A WEEK LATER, Mendocino County's Drug Task Force again visited Boonville where they arrested Fermin Mungia, 45, charging him with marijuana for sale, possession of a firearm, a sawed-off shotgun, and illegal entry. He remains in the County Jail on bail of $50,000.
ROUNDING out the crime report for 2013, Jerry Anaya, 21, of Navarro, on charges of domestic violence and possession of drug paraphernalia.
STEVE SPARKS WRITES: “The two year project undertaken by Wes Smoot and Steve Sparks, ‘Then and Now — The old homes and buildings of Anderson Valley,’ will hopefully be concluded this summer in the form of a book for the Anderson Valley Historical Society. Ideally, the authors still need a few photographs to complete their task and two of these, which must be from before 1940, are of the Ed ‘Fly’ Singley house on Highway 253 (a very recognizable large house on the left of the highway about five miles out of Anderson Valley) and also Lauren's Restaurant in Boonville, when it was the Lester Bivans Store (before it became Zittlemen's, Mary Jane's, Laughing Deer, and Soundbite). If anyone has such photographs, or knows where they may be found, please contact Steve Sparks at 895-2460. A presentation of their project as it reaches near-completion will be made to the public by the authors at the annual Anderson Valley Historical Society meeting on March 23, 2014. Comments, corrections, and additions to their work, and that of major contributors Donald Pardini, Eileen Pronsolino, and Pat Hulbert, will be gracefully accepted at that time.”
THE UKIAH VALLEY doesn't yet require Spare The Air days, but driving over the hill from Boonville on these eerily dry and brightly sunny winter days, the brown smoggy haze hangs over the County seat not as thick but just as ominously as it does over LA.
OUR INFORMAL SURVEY of Boonville's Christmas retail business tells us that local commerce was off 10 to 20 percent this season.
BELATED CONGRATULATIONS to AV High football standouts Cesar Soto; Jesus Hernandez; Will Lemons; and Jesse Owens for being named to the NCL Football All League Team, 2013.
SLOW LEARNERS. Ukiah Unified is investing $282,000 in laptop computers for its 900 third and tenth graders. The devices will allegedly “help students transition to the Common Core State Standards,” according to district Superintendent Debra Kubin.

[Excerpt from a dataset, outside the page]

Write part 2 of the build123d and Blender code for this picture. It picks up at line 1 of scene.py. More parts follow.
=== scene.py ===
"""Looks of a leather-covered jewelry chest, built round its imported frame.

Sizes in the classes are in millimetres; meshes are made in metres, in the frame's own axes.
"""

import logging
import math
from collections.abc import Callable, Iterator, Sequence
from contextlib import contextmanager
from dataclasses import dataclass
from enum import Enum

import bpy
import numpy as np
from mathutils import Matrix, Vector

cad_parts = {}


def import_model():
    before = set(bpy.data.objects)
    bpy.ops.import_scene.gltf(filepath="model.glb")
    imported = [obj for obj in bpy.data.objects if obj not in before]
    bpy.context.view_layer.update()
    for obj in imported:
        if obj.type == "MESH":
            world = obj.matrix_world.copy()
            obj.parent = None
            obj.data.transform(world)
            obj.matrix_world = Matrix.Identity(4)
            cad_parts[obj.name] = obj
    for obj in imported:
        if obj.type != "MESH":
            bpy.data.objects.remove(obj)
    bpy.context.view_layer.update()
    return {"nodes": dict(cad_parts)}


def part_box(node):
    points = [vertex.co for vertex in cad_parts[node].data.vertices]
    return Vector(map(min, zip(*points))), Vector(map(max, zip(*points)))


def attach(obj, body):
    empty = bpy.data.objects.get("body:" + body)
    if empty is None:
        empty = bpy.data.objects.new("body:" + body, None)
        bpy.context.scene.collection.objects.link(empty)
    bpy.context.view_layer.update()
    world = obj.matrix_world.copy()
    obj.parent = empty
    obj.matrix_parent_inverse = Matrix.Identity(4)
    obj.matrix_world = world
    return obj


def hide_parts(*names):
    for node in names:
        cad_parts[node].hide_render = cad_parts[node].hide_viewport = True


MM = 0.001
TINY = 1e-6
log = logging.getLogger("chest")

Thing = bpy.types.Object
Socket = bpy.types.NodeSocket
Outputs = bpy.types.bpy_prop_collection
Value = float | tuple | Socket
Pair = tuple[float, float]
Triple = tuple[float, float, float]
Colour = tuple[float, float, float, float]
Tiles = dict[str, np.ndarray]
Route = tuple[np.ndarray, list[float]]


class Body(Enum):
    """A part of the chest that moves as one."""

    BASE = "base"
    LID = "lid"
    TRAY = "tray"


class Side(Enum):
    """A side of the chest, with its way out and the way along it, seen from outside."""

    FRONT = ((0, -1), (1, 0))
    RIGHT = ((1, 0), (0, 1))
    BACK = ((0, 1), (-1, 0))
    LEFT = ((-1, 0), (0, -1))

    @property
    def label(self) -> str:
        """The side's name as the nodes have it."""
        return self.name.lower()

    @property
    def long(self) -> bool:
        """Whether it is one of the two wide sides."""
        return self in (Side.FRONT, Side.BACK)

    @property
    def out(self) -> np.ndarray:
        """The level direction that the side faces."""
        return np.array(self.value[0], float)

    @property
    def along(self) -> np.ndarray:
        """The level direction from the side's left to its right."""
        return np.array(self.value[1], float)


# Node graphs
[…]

UKIAH'S EDUCATIONAL LEADERSHIP is apparently unaware that the LA schools invested more than a billion bucks in electronic learning devices many of which were immediately either altered or sold by students delighted at the sudden gift. More teachers and smaller classes might help Johnny learn to read and perform a few simple math tasks, but so long as the state is passing out tax money for school districts to buy gizmos, school districts will buy gizmos.
ONE OF THE (BOGUS) ARGUMENTS for laptops “for the kids” (all rise), is that laptops will reduce the expense of textbooks because the devices come with the software equivalent of textbooks, but without the paper. But, the LA school board ignored all arguments against using construction bond money to pay for iPads for LA students, including a crucial one that the cost of mostly unnecessary “automatic updates” to the electronic textbooks is more expensive than the expense of occasionally updating actual textbooks.
FOR TWENTY YEARS NOW we’ve been told that computers in the classroom would somehow improve US education levels and test results.
BUT, according to a recent report from the highly regarded Programme for International Student Assessment: “Among the 34 OECD (Organization for Economic Cooperation and Development) countries, the United States, where computers are prevalent in classrooms, performed below average in mathematics in 2012 and is ranked 26th... Performance in reading and science are both close to the OECD average. The United States ranks 17 in reading, (range of ranks: 14 to 20) and 21 in science (range of ranks: 17 to 25). There has been no significant change in these performances over time..."
MY GRANDFATHER is supposed to have died, alone, unknown, a stranger to his wife and his sons, in a furnished room on Charles Street. My own father spent two or three years in his late 70s alone at the farm in Hanover. The only heat was a fireplace; his only companion a halfwit who lived up the road. I lived as a young man in cold, ugly and forsaken places yearning for a house, a wife, the voices of my sons, and having all of this I find myself, when I am engorged with petulance, thinking that after all, after the Easter egg hunts and the merry singing at Christmas, after the loving and the surprises and the summer afternoons, after the laughter and the open fires, I will end up cold, alone, dishonored, forgotten by my children, an old man approaching death without a companion. — John Cheever
FROM GRANT AVENUE and its tributary alleys, San Francisco Chinese streamed by the hundreds to march along the Embarcadero and sing the song Chinese soldiers sing as they march to war. They stood in drizzling rain, old men and women of the East and boys and girls born in the Occident — cheered announcements that picketing of ships loading scrap iron for Japan would be discontinued in favor of a Nationwide campaign for the declaration of an embargo against the enemy of China. The great demonstration, novel yet somehow typical of San Francisco, was primarily to thank the longshoremen for their support for the Chinese in their initial attempt to stop shipments. From piers 45 and 45A the Chinese marched far down to the foot of Clay Street, past the ILWU hall, cheering and singing, and then up Sansome past the offices of the Waterfront Employers’ Association, where boos were sounded. In the lead was a huge banner saying “Thank You Longshoremen.”
“Arise, arise — forward to the fire of the enemy — arise, arise,” they sang in Chinese. “Use our blood and flesh to build a new Great Wall. Arise.” It was a song of the volunteers. Then the schoolboys and girls shouted “Rah, rah, rah, longshoremen.”
— SF Chronicle, Dec. 22, 1938
PERSISTENCE. We bought the Anderson Valley Advertiser in January of 1984. The end of 2013 marks the completion of the 30th year of Anderson Valley Advertisers under our ownership (with a three year break from 2004 to 2007). 1560 readable papers, the rough equivalent of 800 average length books.
HAPPY NEW YEAR. See you all in 2014.